> _EXERCISE AIM_
Give back, exactly as it appears, the run of lines opening with the one containing "dorsal_spiny(model, yellow, fish)" and closing with the one containing "from typing import Any, Callable, Sequence". Nothing outside that run should appear.

> _SOURCE EXCERPT_
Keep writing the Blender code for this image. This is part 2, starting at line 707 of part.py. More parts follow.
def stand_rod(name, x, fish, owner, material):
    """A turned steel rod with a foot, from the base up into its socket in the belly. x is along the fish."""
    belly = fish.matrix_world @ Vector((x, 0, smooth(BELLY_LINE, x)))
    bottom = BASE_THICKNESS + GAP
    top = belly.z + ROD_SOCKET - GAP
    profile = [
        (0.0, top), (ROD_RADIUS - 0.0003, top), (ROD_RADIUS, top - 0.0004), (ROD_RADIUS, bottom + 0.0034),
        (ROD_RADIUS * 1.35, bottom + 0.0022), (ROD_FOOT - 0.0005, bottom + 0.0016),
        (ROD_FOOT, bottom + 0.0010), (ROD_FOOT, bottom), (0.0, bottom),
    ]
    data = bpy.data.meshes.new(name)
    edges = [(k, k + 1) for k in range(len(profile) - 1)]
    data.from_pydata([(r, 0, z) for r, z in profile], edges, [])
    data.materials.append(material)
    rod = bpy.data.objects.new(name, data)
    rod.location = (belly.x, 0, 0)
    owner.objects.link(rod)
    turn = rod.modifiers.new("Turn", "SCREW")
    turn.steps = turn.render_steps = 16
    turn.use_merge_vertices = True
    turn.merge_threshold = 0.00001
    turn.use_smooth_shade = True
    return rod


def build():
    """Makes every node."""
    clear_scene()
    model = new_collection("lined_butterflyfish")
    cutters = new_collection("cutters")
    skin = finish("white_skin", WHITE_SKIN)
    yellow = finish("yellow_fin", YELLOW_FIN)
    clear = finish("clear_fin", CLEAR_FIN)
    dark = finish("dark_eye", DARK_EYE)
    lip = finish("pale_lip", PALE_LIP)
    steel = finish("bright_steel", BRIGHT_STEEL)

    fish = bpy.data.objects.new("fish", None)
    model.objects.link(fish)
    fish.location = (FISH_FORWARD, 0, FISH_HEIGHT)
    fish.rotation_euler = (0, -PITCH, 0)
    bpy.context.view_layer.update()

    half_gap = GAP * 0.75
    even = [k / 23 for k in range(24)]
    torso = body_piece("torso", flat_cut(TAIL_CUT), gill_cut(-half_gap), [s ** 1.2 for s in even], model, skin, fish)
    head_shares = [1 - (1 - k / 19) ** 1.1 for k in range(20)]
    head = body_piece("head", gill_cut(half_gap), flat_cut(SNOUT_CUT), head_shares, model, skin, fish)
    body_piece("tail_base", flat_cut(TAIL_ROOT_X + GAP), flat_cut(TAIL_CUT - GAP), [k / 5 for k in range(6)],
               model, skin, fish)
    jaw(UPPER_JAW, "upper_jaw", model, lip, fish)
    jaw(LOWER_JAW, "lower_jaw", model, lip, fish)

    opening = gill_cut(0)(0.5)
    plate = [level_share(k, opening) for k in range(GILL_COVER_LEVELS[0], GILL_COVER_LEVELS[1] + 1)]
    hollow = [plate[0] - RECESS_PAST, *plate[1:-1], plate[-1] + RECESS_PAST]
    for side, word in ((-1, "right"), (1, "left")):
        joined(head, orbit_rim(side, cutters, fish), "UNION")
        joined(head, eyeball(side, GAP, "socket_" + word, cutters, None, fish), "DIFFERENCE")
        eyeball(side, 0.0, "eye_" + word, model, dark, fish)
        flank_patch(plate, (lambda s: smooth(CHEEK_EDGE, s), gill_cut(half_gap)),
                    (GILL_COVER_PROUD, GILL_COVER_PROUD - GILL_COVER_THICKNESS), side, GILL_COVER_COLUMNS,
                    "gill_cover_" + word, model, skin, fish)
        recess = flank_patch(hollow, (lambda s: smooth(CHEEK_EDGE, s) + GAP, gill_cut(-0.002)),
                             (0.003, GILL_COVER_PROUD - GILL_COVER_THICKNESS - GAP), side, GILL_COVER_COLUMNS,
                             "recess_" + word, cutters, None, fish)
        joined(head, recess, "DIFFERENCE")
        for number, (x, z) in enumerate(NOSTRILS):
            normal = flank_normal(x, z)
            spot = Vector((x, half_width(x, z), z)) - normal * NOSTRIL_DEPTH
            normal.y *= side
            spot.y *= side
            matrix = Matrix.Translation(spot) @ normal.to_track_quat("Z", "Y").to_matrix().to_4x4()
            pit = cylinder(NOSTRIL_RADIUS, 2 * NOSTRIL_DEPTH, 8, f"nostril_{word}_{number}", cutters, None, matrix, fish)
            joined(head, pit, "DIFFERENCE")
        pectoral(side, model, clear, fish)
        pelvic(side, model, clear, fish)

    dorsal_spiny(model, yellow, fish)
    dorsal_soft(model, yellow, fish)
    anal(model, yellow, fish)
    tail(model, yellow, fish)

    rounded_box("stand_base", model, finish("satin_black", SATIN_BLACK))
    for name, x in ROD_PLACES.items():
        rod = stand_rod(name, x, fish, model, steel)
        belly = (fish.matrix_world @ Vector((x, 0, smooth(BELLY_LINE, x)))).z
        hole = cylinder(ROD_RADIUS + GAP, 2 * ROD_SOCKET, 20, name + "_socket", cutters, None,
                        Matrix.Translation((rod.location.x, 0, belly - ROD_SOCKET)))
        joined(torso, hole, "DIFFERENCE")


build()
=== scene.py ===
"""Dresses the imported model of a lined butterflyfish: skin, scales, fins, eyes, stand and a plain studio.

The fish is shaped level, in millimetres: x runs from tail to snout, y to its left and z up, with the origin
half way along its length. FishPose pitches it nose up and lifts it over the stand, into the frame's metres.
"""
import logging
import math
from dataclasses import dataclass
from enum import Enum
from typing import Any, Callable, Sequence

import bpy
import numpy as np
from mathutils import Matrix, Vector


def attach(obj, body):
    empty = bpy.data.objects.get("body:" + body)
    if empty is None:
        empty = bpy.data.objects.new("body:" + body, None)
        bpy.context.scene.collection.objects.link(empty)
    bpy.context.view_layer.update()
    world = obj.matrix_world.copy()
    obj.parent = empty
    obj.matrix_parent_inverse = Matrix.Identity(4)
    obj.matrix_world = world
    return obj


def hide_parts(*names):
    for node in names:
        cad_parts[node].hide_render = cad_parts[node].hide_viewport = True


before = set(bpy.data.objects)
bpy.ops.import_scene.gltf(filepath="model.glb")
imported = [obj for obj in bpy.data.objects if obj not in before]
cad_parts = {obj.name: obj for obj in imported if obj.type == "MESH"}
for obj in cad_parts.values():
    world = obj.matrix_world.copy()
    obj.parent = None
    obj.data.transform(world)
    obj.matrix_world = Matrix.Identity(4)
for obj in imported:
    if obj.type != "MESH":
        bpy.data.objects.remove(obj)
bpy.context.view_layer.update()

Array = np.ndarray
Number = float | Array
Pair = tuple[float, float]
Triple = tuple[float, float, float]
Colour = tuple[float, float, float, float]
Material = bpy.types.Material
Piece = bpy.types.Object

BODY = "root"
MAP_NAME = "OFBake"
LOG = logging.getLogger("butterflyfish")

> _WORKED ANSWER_
    dorsal_spiny(model, yellow, fish)
    dorsal_soft(model, yellow, fish)
    anal(model, yellow, fish)
    tail(model, yellow, fish)

    rounded_box("stand_base", model, finish("satin_black", SATIN_BLACK))
    for name, x in ROD_PLACES.items():
        rod = stand_rod(name, x, fish, model, steel)
        belly = (fish.matrix_world @ Vector((x, 0, smooth(BELLY_LINE, x)))).z
        hole = cylinder(ROD_RADIUS + GAP, 2 * ROD_SOCKET, 20, name + "_socket", cutters, None,
                        Matrix.Translation((rod.location.x, 0, belly - ROD_SOCKET)))
        joined(torso, hole, "DIFFERENCE")


build()
=== scene.py ===
"""Dresses the imported model of a lined butterflyfish: skin, scales, fins, eyes, stand and a plain studio.

The fish is shaped level, in millimetres: x runs from tail to snout, y to its left and z up, with the origin
half way along its length. FishPose pitches it nose up and lifts it over the stand, into the frame's metres.
"""
import logging
import math
from dataclasses import dataclass
from enum import Enum
from typing import Any, Callable, Sequence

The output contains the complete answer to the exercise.